● Supplied records:
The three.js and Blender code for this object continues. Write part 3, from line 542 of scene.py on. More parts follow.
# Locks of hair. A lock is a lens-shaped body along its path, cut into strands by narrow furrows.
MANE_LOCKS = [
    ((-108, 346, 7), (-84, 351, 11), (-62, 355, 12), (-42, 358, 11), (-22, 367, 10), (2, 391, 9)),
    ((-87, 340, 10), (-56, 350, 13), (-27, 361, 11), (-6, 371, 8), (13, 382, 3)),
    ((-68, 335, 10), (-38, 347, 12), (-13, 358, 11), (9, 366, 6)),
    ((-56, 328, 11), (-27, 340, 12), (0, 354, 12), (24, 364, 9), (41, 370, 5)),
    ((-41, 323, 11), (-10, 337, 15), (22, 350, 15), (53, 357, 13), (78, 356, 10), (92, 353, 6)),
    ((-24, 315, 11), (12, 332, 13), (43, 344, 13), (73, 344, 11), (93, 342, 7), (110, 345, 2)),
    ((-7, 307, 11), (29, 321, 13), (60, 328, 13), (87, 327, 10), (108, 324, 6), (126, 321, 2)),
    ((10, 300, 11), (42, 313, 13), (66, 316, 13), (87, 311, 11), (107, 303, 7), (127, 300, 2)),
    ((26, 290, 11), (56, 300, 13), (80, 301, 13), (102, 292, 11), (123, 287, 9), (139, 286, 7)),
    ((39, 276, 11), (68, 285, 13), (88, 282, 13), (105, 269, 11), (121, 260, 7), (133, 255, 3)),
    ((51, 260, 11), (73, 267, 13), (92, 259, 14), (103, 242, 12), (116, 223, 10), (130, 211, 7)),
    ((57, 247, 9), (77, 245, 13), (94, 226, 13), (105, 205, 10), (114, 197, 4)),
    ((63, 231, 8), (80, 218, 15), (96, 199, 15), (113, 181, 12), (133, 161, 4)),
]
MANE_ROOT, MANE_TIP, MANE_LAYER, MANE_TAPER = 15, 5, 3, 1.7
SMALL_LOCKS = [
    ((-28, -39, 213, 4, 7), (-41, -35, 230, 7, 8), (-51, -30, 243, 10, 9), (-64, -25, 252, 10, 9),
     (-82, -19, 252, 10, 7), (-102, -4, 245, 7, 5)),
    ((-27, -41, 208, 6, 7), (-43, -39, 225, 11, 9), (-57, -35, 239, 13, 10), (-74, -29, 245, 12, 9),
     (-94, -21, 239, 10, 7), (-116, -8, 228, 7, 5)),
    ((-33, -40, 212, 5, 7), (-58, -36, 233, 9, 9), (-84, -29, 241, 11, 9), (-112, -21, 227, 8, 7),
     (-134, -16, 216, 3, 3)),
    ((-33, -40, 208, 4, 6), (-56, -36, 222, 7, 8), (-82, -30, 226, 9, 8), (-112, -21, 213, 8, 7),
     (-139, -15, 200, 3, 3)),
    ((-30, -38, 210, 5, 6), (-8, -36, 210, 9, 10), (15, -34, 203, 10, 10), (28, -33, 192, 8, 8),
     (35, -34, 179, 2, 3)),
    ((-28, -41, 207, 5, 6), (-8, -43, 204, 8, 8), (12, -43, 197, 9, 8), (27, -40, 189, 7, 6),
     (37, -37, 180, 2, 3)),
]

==

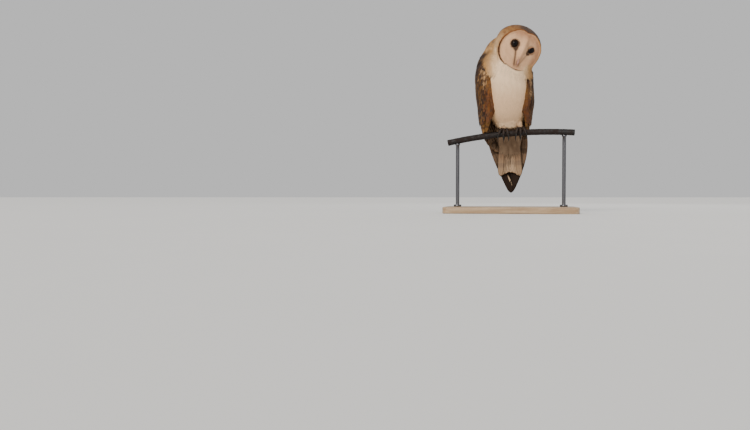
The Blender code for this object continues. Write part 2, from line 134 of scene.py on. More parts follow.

==

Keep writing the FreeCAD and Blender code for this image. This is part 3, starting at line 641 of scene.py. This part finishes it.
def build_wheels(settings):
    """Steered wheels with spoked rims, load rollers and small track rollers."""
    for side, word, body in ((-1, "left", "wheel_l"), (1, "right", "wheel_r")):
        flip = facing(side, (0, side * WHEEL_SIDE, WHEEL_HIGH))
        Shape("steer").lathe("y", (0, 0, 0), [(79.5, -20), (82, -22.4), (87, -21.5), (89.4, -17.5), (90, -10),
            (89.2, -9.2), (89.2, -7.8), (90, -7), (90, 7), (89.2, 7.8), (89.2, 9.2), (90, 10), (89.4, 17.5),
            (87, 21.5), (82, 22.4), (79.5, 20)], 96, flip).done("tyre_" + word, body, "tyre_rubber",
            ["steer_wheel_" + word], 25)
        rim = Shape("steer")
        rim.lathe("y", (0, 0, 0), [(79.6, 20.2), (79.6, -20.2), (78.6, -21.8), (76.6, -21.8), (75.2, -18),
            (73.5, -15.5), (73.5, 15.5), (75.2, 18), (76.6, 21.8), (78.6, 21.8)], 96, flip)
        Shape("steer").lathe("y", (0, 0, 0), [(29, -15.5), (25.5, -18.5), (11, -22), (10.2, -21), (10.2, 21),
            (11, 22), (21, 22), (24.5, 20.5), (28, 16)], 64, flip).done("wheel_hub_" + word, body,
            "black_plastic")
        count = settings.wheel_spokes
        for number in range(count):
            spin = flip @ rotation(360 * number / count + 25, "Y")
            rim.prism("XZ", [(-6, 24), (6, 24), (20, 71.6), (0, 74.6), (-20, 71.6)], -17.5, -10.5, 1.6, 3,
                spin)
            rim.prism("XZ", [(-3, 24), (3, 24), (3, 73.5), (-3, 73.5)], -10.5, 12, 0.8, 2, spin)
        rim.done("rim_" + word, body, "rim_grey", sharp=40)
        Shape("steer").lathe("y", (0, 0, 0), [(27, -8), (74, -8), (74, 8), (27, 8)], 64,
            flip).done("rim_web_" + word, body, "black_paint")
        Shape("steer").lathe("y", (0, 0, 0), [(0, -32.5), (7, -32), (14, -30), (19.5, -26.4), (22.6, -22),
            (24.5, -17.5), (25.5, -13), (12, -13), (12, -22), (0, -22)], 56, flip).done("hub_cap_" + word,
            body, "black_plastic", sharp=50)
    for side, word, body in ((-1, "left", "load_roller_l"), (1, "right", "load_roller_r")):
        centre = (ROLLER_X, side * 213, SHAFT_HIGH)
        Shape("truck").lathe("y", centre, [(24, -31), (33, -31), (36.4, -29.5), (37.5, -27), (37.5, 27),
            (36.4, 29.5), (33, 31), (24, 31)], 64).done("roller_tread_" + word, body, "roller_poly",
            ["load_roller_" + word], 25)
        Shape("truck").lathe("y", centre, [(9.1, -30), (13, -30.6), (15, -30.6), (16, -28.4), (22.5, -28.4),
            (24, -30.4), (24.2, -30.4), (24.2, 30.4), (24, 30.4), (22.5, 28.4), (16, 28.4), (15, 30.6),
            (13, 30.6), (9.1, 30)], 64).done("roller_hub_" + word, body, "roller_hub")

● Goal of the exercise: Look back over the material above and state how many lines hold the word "object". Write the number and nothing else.

● Answer for the task: 2